The funny thing is - watching it this last weekend, I didn't really remember Shaft all that well. Once the one guy gets tossed out the window, I couldn't really piece together what the plot had been, just snippets here and there. So, I was pleasantly surprised to find out - Shaft is actually a strong private detective story in a classic pulp-crime style (deeply appealing to this viewer), with a fascinating protagonist who is literally not playing by anyone else's rules - if'n you should ever want to see what that actually looks like, you with your anti-heroes.
And, of course, Shaft is a Black superhero who cuts through white culture through the sheer power of not giving a good goddamn.
It's far from a perfect movie. It has some poor production quality and sound mixing issues. Some of the acting is a little hinky, and you wonder if, sometimes, they shouldn't have gone in for another take to smooth out a scene here or there.
But as a capsule of so, so much that was going on in the 1970's in the U.S. and for a look at New York during a window of urban decline, it's an absolutely stunning bit of film. And, of course, you know the soundtrack is one of the best albums of the 20th Century.
The plot is straight noir detective stuff overlaid with an aggressively non-white perspective, a peek into a parallel society in Harlem that the cops know they're helpless to penetrate or understand, and hoping folks with the brains and decent moral compass like John Shaft will throw them a bone here or there. Philip Marlowe and Shaft may share a disdain and distrust of cops and know who they're dealing with instinctively, but at the end of the day Marlowe is still a wise-acre white guy, and John Shaft is a guy walking between two worlds, not always effortlessly.

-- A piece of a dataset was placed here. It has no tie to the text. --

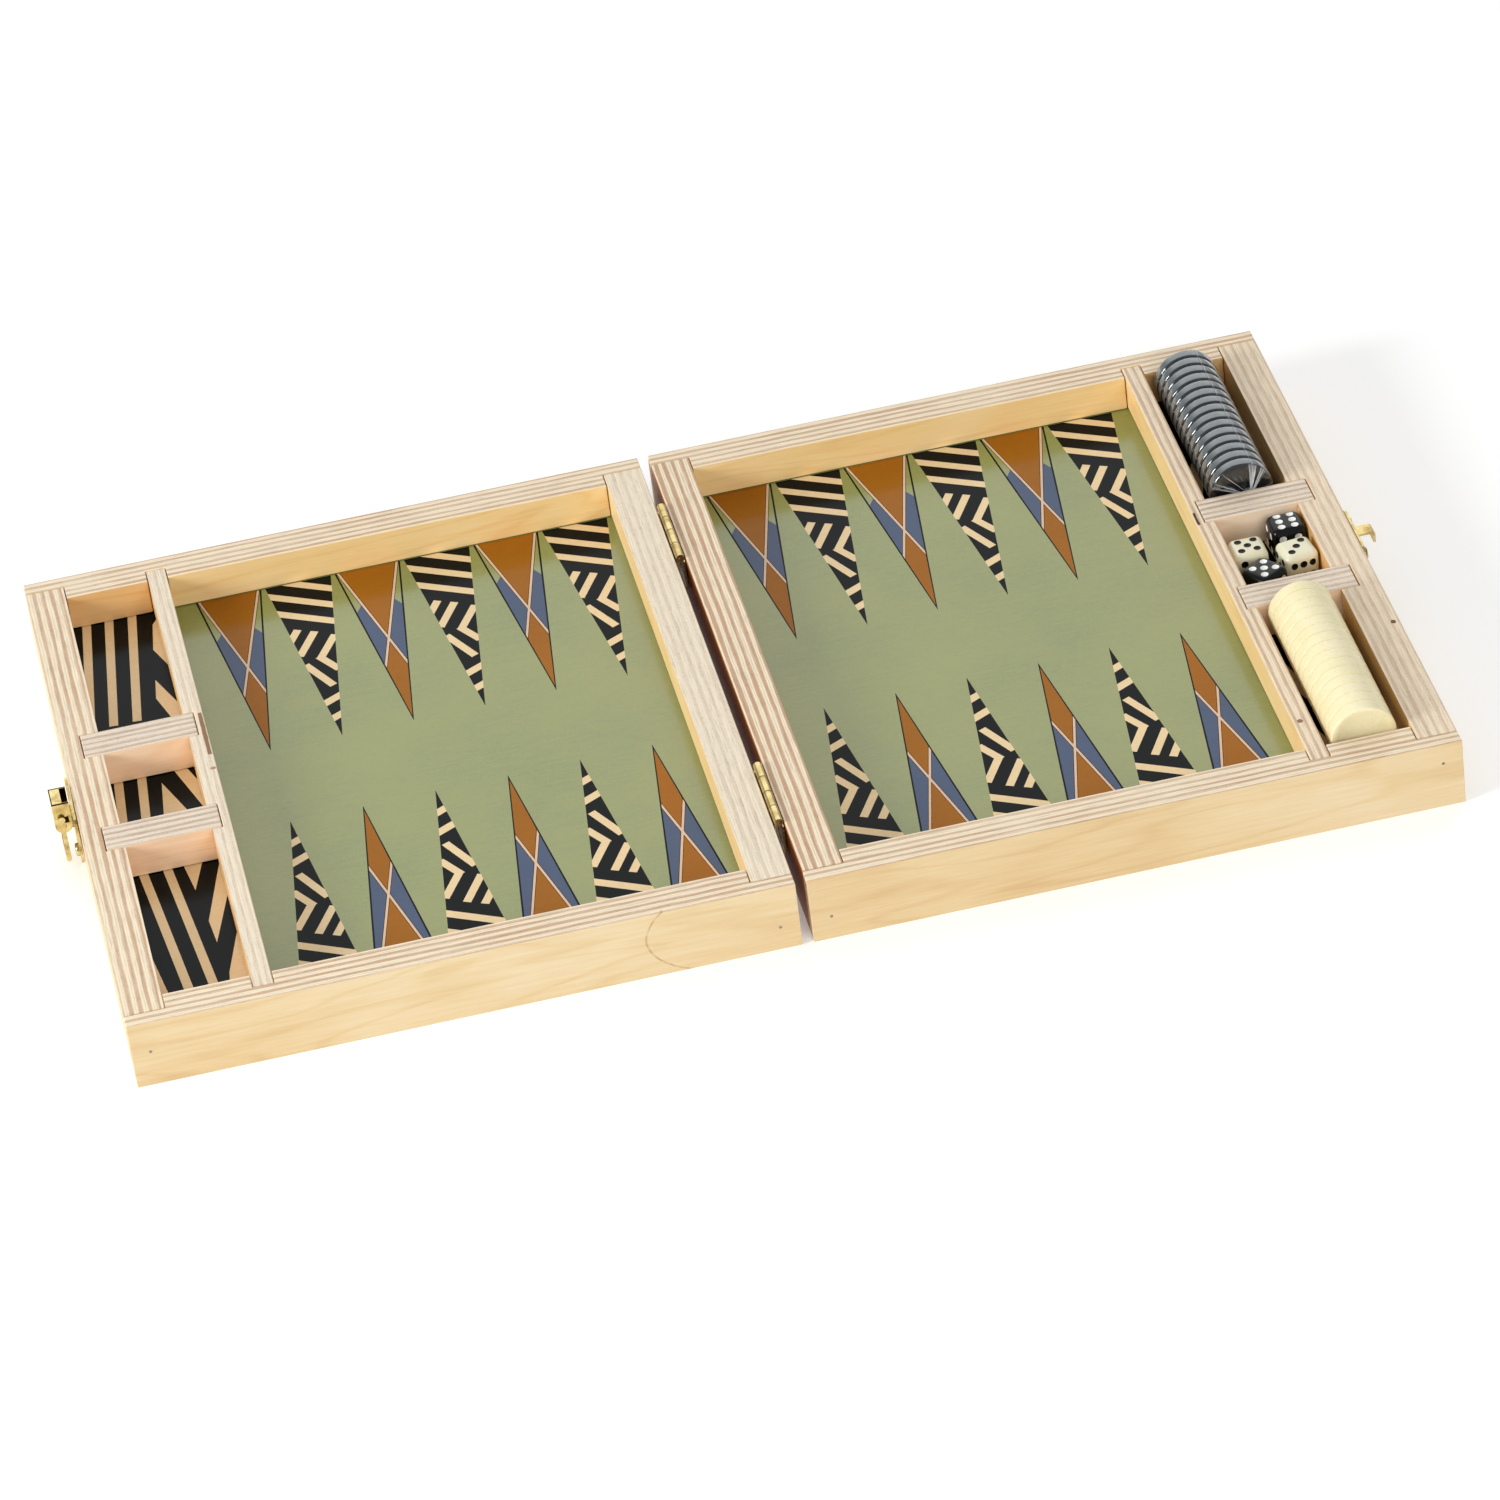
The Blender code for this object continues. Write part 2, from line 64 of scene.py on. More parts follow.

John Shaft is a private dick (who's the sex machine to all the chicks) who is approached by two heavies from a Harlem high-powered gangster. They lean on him, and one ends up going out a window. But in the fallout, the gangster comes to Shaft hat-in-hand to ask for his services to find his missing daughter, and money is no object.
Soon, Shaft is hitting the streets, tracking down his one lead - a possible connection to a Black Nationalist group and eventually the Italian mob.
I don't want to oversell the movie. It's a bit rough in the way of indie movies and grindhouse movies of the era. I won't try to sell you on Richard Roundtree as the next Olivier even if he does have a certain presence that I think you can latch onto. And Roundtree isn't necessarily alone in seeming a bit stilted in front of the camera.
But I was surprised by how well the plot hangs together (the movie is based on a novel by Ernest Tidyman). I love the shot-on-location feel in New York during a particular era (I'm also a fan of Taking of Pelham 1-2-3), and the no-bullshit technique employed by Shaft.
And, of course, the movie is a fantastic bit of culture of the 1970's, reflecting the voices of black talent making a film that speaks to their own visions of what could be. Shaft is uniquely aggressive with - well, everyone. But he takes no guff from white cops, he stands up for himself and he's got a better idea of the situation than anyone else in the room at any given time. The presence of Black nationalist movements, issues in urban crime and the acknowledgment of racism and a lack of trust as part of the world and an undercurrent in the story is all interesting stuff from then and how it reflects on now.
Yeah, today a lot of the dialog feels a bit hokey and, well, the 70's are now as dated as a movie from the 30's. But I basically did really like it, and when you add in the music of Isaac Hayes (the theme did win Best Song at the 1972 Academy Awards and is in the National Recording Registry at the Library of Congress), you have a pretty damn complete package, I think.